— start —
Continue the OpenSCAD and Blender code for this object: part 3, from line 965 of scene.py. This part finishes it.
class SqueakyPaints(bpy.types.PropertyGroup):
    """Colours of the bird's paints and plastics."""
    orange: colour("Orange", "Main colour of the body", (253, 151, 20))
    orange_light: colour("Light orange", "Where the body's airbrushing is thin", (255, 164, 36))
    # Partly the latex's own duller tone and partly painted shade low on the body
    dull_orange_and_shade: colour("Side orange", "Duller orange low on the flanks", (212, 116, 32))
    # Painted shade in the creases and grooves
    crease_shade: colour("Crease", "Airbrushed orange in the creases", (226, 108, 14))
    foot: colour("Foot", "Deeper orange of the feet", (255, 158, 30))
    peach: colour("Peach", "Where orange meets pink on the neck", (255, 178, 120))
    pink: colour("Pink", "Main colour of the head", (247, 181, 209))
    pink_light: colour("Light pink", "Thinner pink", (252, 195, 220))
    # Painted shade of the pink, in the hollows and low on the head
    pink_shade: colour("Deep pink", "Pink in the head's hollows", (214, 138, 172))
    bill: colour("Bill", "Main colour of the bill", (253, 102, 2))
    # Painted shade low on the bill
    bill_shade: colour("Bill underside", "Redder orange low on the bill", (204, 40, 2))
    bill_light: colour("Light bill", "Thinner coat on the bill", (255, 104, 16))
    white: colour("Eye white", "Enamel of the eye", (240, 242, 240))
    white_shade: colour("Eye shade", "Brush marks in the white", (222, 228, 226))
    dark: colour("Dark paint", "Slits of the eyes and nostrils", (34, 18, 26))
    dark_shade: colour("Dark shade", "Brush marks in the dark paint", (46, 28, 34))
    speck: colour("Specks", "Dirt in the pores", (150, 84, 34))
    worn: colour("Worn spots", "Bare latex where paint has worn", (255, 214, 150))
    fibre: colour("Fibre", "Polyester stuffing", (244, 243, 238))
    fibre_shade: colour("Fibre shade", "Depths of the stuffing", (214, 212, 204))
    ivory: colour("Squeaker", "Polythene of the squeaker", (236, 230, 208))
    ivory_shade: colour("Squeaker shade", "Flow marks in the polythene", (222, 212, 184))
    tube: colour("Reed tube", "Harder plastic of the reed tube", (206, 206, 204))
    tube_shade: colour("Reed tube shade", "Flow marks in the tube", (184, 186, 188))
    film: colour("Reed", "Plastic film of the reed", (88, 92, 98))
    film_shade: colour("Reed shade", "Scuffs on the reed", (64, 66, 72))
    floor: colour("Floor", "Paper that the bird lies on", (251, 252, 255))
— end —
▶ _Aim_:
Repeat the data exactly. Leave nothing out.

▶ _Exercise answer_:
Continue the OpenSCAD and Blender code for this object: part 3, from line 965 of scene.py. This part finishes it.
class SqueakyPaints(bpy.types.PropertyGroup):
    """Colours of the bird's paints and plastics."""
    orange: colour("Orange", "Main colour of the body", (253, 151, 20))
    orange_light: colour("Light orange", "Where the body's airbrushing is thin", (255, 164, 36))
    # Partly the latex's own duller tone and partly painted shade low on the body
    dull_orange_and_shade: colour("Side orange", "Duller orange low on the flanks", (212, 116, 32))
    # Painted shade in the creases and grooves
    crease_shade: colour("Crease", "Airbrushed orange in the creases", (226, 108, 14))
    foot: colour("Foot", "Deeper orange of the feet", (255, 158, 30))
    peach: colour("Peach", "Where orange meets pink on the neck", (255, 178, 120))
    pink: colour("Pink", "Main colour of the head", (247, 181, 209))
    pink_light: colour("Light pink", "Thinner pink", (252, 195, 220))
    # Painted shade of the pink, in the hollows and low on the head
    pink_shade: colour("Deep pink", "Pink in the head's hollows", (214, 138, 172))
    bill: colour("Bill", "Main colour of the bill", (253, 102, 2))
    # Painted shade low on the bill
    bill_shade: colour("Bill underside", "Redder orange low on the bill", (204, 40, 2))
    bill_light: colour("Light bill", "Thinner coat on the bill", (255, 104, 16))
    white: colour("Eye white", "Enamel of the eye", (240, 242, 240))
    white_shade: colour("Eye shade", "Brush marks in the white", (222, 228, 226))
    dark: colour("Dark paint", "Slits of the eyes and nostrils", (34, 18, 26))
    dark_shade: colour("Dark shade", "Brush marks in the dark paint", (46, 28, 34))
    speck: colour("Specks", "Dirt in the pores", (150, 84, 34))
    worn: colour("Worn spots", "Bare latex where paint has worn", (255, 214, 150))
    fibre: colour("Fibre", "Polyester stuffing", (244, 243, 238))
    fibre_shade: colour("Fibre shade", "Depths of the stuffing", (214, 212, 204))
    ivory: colour("Squeaker", "Polythene of the squeaker", (236, 230, 208))
    ivory_shade: colour("Squeaker shade", "Flow marks in the polythene", (222, 212, 184))
    tube: colour("Reed tube", "Harder plastic of the reed tube", (206, 206, 204))
    tube_shade: colour("Reed tube shade", "Flow marks in the tube", (184, 186, 188))
    film: colour("Reed", "Plastic film of the reed", (88, 92, 98))
    film_shade: colour("Reed shade", "Scuffs on the reed", (64, 66, 72))
    floor: colour("Floor", "Paper that the bird lies on", (251, 252, 255))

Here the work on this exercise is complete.